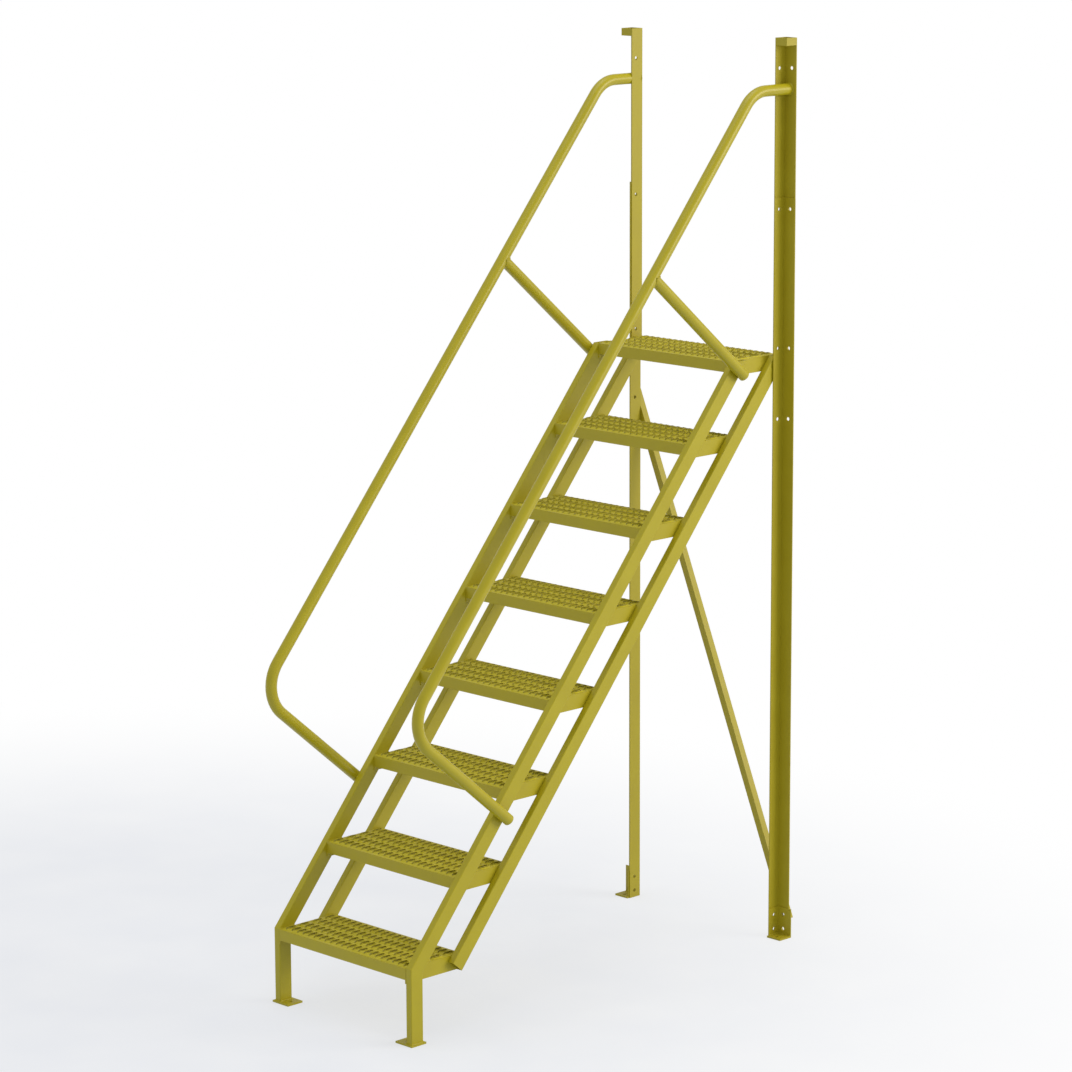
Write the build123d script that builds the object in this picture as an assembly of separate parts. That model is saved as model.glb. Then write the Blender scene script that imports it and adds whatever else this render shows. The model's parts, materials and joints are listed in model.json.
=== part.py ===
from build123d import *
import os
from math import cos, floor, hypot, radians, sin, tan

# Steel crossover stair: one steep flight that ends in an open passage between two tall rear posts.
# Millimetres. X runs to a climber's right, Y is the way up the flight and Z is up.
# The origin is on the floor, in the middle of the stair's width and depth.

# Flight
tread_rise = 254.0
tread_count = 8
slope_degrees = 50.0

# Treads
tread_width = 609.6
tread_depth = 241.3
tread_bar_thick = 3.2
tread_bar_height = 38.1
tread_end_height = 50.8
deck_thick = 4.0
deck_border = 4.0
diamond_wide = 17.5
diamond_long = 47.6
diamond_pitch_across = 27.0
diamond_pitch_deep = 57.15

# Rectangular tube of the stringers and front legs
tube_wide = 25.4
tube_deep = 50.8
tube_wall = 2.1
tube_inner_corner = 1.1
rear_stringer_setback = 152.4

# Plates under the front legs
leg_plate_thick = 6.35
leg_plate_overhang = 6.35
leg_plate_reach = 44.45

# Round tube of the handrails and their struts
rail_diameter = 38.1
rail_wall = 2.1
rail_standoff = 526.1
rail_top_height = 914.4
rail_bend_radius = 121.0
rail_foot_reach = 583.6
strut_nose_drop = 18.5

# Rear posts, each of two nested steel angles
angle_thick = 3.2
post_leg = 50.8
upper_post_height = 1066.8
upper_post_lap = 12.7
lower_post_height = 533.4
collar_height = 25.4

# Feet of the rear posts
foot_angle_height = 101.6
foot_angle_leg = 60.3
foot_plate_thick = 6.35
foot_plate_deep = 57.6
foot_anchor_margin = 15.9

# Bolt holes
hole_diameter = 12.7
hole_gauge = 30.6
foot_hole_level = 25.4
foot_hole_pitch = 50.8
brace_hole_drop = 215.9
splice_low_hole = 25.4
splice_high_hole_drop = 38.1
barrier_hole_drop = 101.6

# Diagonal brace behind the posts
brace_leg = 25.4
brace_end_margin = 19.05

# Values that follow from the sizes above
slope = radians(slope_degrees)
tread_run = tread_rise / tan(slope)
top_level = tread_count * tread_rise
flight_depth = (tread_count - 1) * tread_run + tread_depth
post_back_y = (flight_depth + leg_plate_overhang + angle_thick - brace_leg) / 2
first_nose_y = post_back_y - flight_depth
stringer_inner_x = tread_width / 2
stringer_outer_x = stringer_inner_x + tube_wide
rail_radius = rail_diameter / 2
rail_x = stringer_outer_x + rail_radius
rail_level = top_level + rail_top_height - rail_radius
upper_post_top = top_level + upper_post_height
lower_post_top = top_level + lower_post_height
hole_x = stringer_outer_x + hole_gauge
hole_y = post_back_y - hole_gauge
foot_hole_levels = [foot_hole_level, foot_hole_level + foot_hole_pitch]
splice_hole_levels = [top_level + splice_low_hole, lower_post_top - splice_high_hole_drop]
brace_hole_level = top_level - brace_hole_drop


def nose_line_y(level):
    """Y of the front stringers' front face, which the tread noses touch, at one height."""
    return first_nose_y + (level - tread_rise) / tan(slope)


def slope_point(x, reach, depth):
    """Point up the slope from the first nose by reach, and behind the nose line by depth."""
    y = first_nose_y + reach * cos(slope) + depth * sin(slope)
    z = tread_rise + reach * sin(slope) - depth * cos(slope)
    return (x, y, z)


def up_slope(x, reach, depth):
    """Plane square to the slope; its own y points behind the stringers."""
    return Plane(origin=slope_point(x, reach, depth), x_dir=(1, 0, 0), z_dir=(0, cos(slope), sin(slope)))


def tube_section():
    """Section of the rectangular tube, its long side in y, with its front face on y = 0."""
    outer = RectangleRounded(tube_wide, tube_deep, tube_wall + tube_inner_corner)
    inner = RectangleRounded(tube_wide - 2 * tube_wall, tube_deep - 2 * tube_wall, tube_inner_corner)
    return Pos(tube_wide / 2, tube_deep / 2) * (outer - inner)


def angle_section(leg_x, leg_y, thick):
    """Section of a steel angle with its heel at the origin, one leg along x and one along -y."""
    points = [(0, 0), (0, -leg_y), (thick, -leg_y), (thick, -thick), (leg_x, -thick), (leg_x, 0)]
    return Polygon(*points, align=None)


def drill(solid, x, y, levels):
    """Bolt holes through both legs of an upright angle."""
    drill_length = 2 * max(post_leg, foot_angle_leg)
    for level in levels:
        solid -= Pos(x, post_back_y, level) * Rot(90, 0, 0) * Cylinder(hole_diameter / 2, drill_length)
        solid -= Pos(stringer_outer_x, y, level) * Rot(0, 90, 0) * Cylinder(hole_diameter / 2, drill_length)
    return solid


def tread_frame(number):
    """Nosing bar, rear bar and two deeper end plates round one tread."""
    outline = Rectangle(tread_width, tread_depth)
    middle = Rectangle(tread_width - 2 * tread_bar_thick, tread_depth - 2 * tread_bar_thick)
    frame = extrude(outline - middle, -tread_end_height)
    below_bars = Box(
        tread_width - 2 * tread_bar_thick,
        tread_depth,
        tread_end_height,
        align=(Align.CENTER, Align.CENTER, Align.MAX),
    )
    frame -= Pos(0, 0, -tread_bar_height) * below_bars
    return tread_place(number) * frame


def tread_deck(number):
    """Pressed sheet in the frame: straight rows of diamond openings, long way front to back."""
    wide = tread_width - 2 * tread_bar_thick
    deep = tread_depth - 2 * tread_bar_thick
    columns = 1 + floor((wide - 2 * deck_border - diamond_wide) / diamond_pitch_across)
    rows = 1 + floor((deep - 2 * deck_border - diamond_long) / diamond_pitch_deep)
    diamond = Polygon(
        (diamond_wide / 2, 0),
        (0, diamond_long / 2),
        (-diamond_wide / 2, 0),
        (0, -diamond_long / 2),
    )
    places = GridLocations(diamond_pitch_across, diamond_pitch_deep, columns, rows)
    sheet = Rectangle(wide, deep) - [place * diamond for place in places]
    return tread_place(number) * extrude(sheet, -deck_thick)


def tread_place(number):
    """Centre of the top of one tread, counted from 1 at the bottom."""
    level = number * tread_rise
    return Pos(0, nose_line_y(level) + tread_depth / 2, level)


def front_stringer():
    """Front tube of the right side: mitred on its leg below, cut level with the top tread above."""
    spare = tube_deep
    length = (top_level - tread_rise) / sin(slope) + 2 * spare
    tube = extrude(up_slope(stringer_inner_x, -spare, 0) * tube_section(), length)
    tube = split(tube, bisect_by=mitre_plane(), keep=Keep.TOP)
    level_cut = Plane(origin=(0, 0, top_level), z_dir=(0, 0, 1))
    return split(tube, bisect_by=level_cut, keep=Keep.BOTTOM)


def front_leg():
    """Upright tube under the front stringer, from its plate to the mitre at the first nose."""
    base = Plane(origin=(stringer_inner_x, first_nose_y, leg_plate_thick))
    tube = extrude(base * tube_section(), tread_rise)
    return split(tube, bisect_by=mitre_plane(), keep=Keep.BOTTOM)


def mitre_plane():
    """Plane through the first nose that halves the corner between leg and stringer."""
    half_turn = (radians(90) - slope) / 2
    return Plane(origin=(0, first_nose_y, tread_rise), z_dir=(0, sin(half_turn), cos(half_turn)))


def rear_stringer():
    """Rear tube of the right side, from the foot of the first tread's end plate to the posts' back."""
    rear_face = rear_stringer_setback + tube_deep
    lowest = tread_rise - tread_end_height
    start = (lowest - tread_rise + rear_face * cos(slope)) / sin(slope)
    length = (top_level - lowest) / sin(slope) + tube_deep
    tube = extrude(up_slope(stringer_inner_x, start, rear_stringer_setback) * tube_section(), length)
    level_cut = Plane(origin=(0, 0, top_level), z_dir=(0, 0, 1))
    back_cut = Plane(origin=(0, post_back_y, 0), z_dir=(0, 1, 0))
    tube = split(tube, bisect_by=level_cut, keep=Keep.BOTTOM)
    return split(tube, bisect_by=back_cut, keep=Keep.BOTTOM)


def front_foot_plate():
    """Plate under a front leg, reaching inward past it with one floor anchor hole."""
    wide = leg_plate_reach + tube_wide + leg_plate_overhang
    deep = tube_deep + 2 * leg_plate_overhang
    inner_x = stringer_inner_x - leg_plate_reach
    hole = Pos(leg_plate_reach / 2, deep / 2) * Circle(hole_diameter / 2)
    outline = Rectangle(wide, deep, align=(Align.MIN, Align.MIN)) - hole
    return Pos(inner_x, first_nose_y - leg_plate_overhang) * extrude(outline, leg_plate_thick)


def upper_post():
    """Outer angle, welded to the top of the rear stringer and standing up past the handrail."""
    bottom = top_level - upper_post_lap
    section = Pos(stringer_outer_x, post_back_y, bottom) * angle_section(post_leg, post_leg, angle_thick)
    post = extrude(section, upper_post_top - bottom)
    return drill(post, hole_x, hole_y, [*splice_hole_levels, upper_post_top - barrier_hole_drop])


def lower_post():
    """Angle nested inside the upper one, from the floor to well above the top tread."""
    corner = Pos(stringer_outer_x + angle_thick, post_back_y - angle_thick)
    post = extrude(corner * angle_section(post_leg, post_leg, angle_thick), lower_post_top)
    return drill(post, hole_x, hole_y, [*foot_hole_levels, brace_hole_level, *splice_hole_levels])


def post_collar():
    """Short angle that closes the upper post's open corner into a square at its top."""
    corner = Pos(stringer_outer_x + post_leg, post_back_y - post_leg, upper_post_top)
    closing_leg = post_leg - angle_thick
    section = Rot(0, 0, 180) * angle_section(closing_leg, closing_leg, angle_thick)
    return extrude(corner * section, -collar_height)


def post_foot_angle():
    """Wide angle inside the foot of the lower post, standing on its floor plate."""
    corner = Pos(stringer_outer_x + 2 * angle_thick, post_back_y - 2 * angle_thick, foot_plate_thick)
    section = angle_section(foot_angle_leg, post_leg, angle_thick)
    angle = extrude(corner * section, foot_angle_height - foot_plate_thick)
    return drill(angle, hole_x, hole_y, foot_hole_levels)


def post_base_plate():
    """Floor plate inside the foot of the lower post, with one anchor hole near its front."""
    corner = Pos(stringer_outer_x + 2 * angle_thick, post_back_y - 2 * angle_thick)
    hole = Pos(foot_angle_leg / 2, foot_anchor_margin - foot_plate_deep) * Circle(hole_diameter / 2)
    outline = Rectangle(foot_angle_leg, foot_plate_deep, align=(Align.MIN, Align.MAX)) - hole
    return corner * extrude(outline, foot_plate_thick)


def rail_path():
    """Centre line of the right handrail, from its foot on the stringer to the post."""
    foot = slope_point(rail_x, rail_foot_reach, tube_deep)
    low_corner = slope_point(rail_x, rail_foot_reach, -rail_standoff)
    high_corner_y = nose_line_y(rail_level) - rail_standoff / sin(slope)
    high_corner = (rail_x, high_corner_y, rail_level)
    post_end = (rail_x, post_back_y - angle_thick, rail_level)
    return FilletPolyline(foot, low_corner, high_corner, post_end, radius=rail_bend_radius)


def rail_sweep(section):
    """Section swept along the right handrail's centre line."""
    path = rail_path()
    return sweep(Plane(origin=path @ 0, z_dir=path % 0) * section, path=path)


def handrail():
    """Bent round tube, notched round the upper post's leg where it ends."""
    ring = Circle(rail_radius) - Circle(rail_radius - rail_wall)
    return rail_sweep(ring) - upper_post()


def handrail_strut():
    """Straight tube from the stringer's side, shaped to the underside of the handrail."""
    reach = (top_level - tread_rise) / sin(slope) - strut_nose_drop
    foot = slope_point(rail_x, reach, tube_deep)
    away_from_stringer = (0, -sin(slope), cos(slope))
    ring = Circle(rail_radius) - Circle(rail_radius - rail_wall)
    tube = extrude(Plane(origin=foot, z_dir=away_from_stringer) * ring, rail_standoff + tube_deep)
    return tube - rail_sweep(Circle(rail_radius))


def rear_brace():
    """Angle bolted flat behind the lower posts, from the left one's top to the right one's foot."""
    low_x = hole_x
    high_x = -hole_x
    low_z = foot_hole_levels[-1]
    rise = brace_hole_level - low_z
    span = hypot(high_x - low_x, rise)
    bolt_line = Plane(
        origin=(low_x, post_back_y - angle_thick, low_z),
        x_dir=(rise / span, 0, (low_x - high_x) / span),
        z_dir=((high_x - low_x) / span, 0, rise / span),
    )
    heel = Pos(brace_leg / 2, 0, -brace_end_margin)
    section = Rot(0, 0, 180) * angle_section(brace_leg, brace_leg, angle_thick)
    brace = extrude(bolt_line * heel * section, span + 2 * brace_end_margin)
    for x, z in ((low_x, low_z), (high_x, brace_hole_level)):
        brace -= Pos(x, post_back_y, z) * Rot(90, 0, 0) * Cylinder(hole_diameter / 2, 4 * angle_thick)
    return brace


right_side = {
    "front_stringer": front_stringer,
    "rear_stringer": rear_stringer,
    "front_leg": front_leg,
    "front_foot_plate": front_foot_plate,
    "lower_post": lower_post,
    "upper_post": upper_post,
    "post_collar": post_collar,
    "post_foot_angle": post_foot_angle,
    "post_base_plate": post_base_plate,
    "handrail": handrail,
    "handrail_strut": handrail_strut,
}

os.makedirs("parts", exist_ok=True)
for name, make in right_side.items():
    piece = make()
    export_step(piece, f"parts/{name}_right.step")
    export_step(mirror(piece, about=Plane.YZ), f"parts/{name}_left.step")
for number in range(1, tread_count + 1):
    export_step(tread_frame(number), f"parts/tread_frame_{number}.step")
    export_step(tread_deck(number), f"parts/tread_deck_{number}.step")
export_step(rear_brace(), "parts/rear_brace.step")
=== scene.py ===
import json
import logging
import math
from collections.abc import Callable, Iterable
from dataclasses import dataclass, field
from enum import Enum

import bpy
from mathutils import Matrix, Vector

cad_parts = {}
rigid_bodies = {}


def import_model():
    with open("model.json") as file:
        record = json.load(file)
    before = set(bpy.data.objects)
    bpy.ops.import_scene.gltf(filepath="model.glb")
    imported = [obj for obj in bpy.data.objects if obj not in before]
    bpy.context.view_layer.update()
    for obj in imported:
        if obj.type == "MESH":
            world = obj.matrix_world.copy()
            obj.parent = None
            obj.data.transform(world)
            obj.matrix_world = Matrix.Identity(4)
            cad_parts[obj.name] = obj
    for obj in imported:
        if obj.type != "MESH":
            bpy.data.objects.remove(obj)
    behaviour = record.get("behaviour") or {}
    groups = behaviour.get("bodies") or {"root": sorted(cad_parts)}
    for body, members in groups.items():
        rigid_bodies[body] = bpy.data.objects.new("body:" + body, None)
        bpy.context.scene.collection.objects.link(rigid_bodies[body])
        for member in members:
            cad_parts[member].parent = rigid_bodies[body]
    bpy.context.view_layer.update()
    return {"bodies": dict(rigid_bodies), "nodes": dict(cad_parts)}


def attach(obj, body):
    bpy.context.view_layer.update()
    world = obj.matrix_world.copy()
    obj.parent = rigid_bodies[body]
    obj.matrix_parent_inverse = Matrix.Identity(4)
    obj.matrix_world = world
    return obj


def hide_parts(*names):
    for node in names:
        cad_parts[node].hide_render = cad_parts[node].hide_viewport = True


LOG = logging.getLogger("crossover_stair")
MM_PER_METRE = 1000
WHITE = "#FFFFFF"


class PaintSlot(Enum):
    """The record's material slots, one for each group of painted steel."""

    STRINGERS = "stringer_paint"
    RAILS = "rail_paint"
    POSTS = "post_paint"
    TREADS = "tread_paint"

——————

◆ What to work on: Copy each line that holds the word "objects".

◆ Written answer:
    before = set(bpy.data.objects)
    imported = [obj for obj in bpy.data.objects if obj not in before]
            bpy.data.objects.remove(obj)
        rigid_bodies[body] = bpy.data.objects.new("body:" + body, None)
        bpy.context.scene.collection.objects.link(rigid_bodies[body])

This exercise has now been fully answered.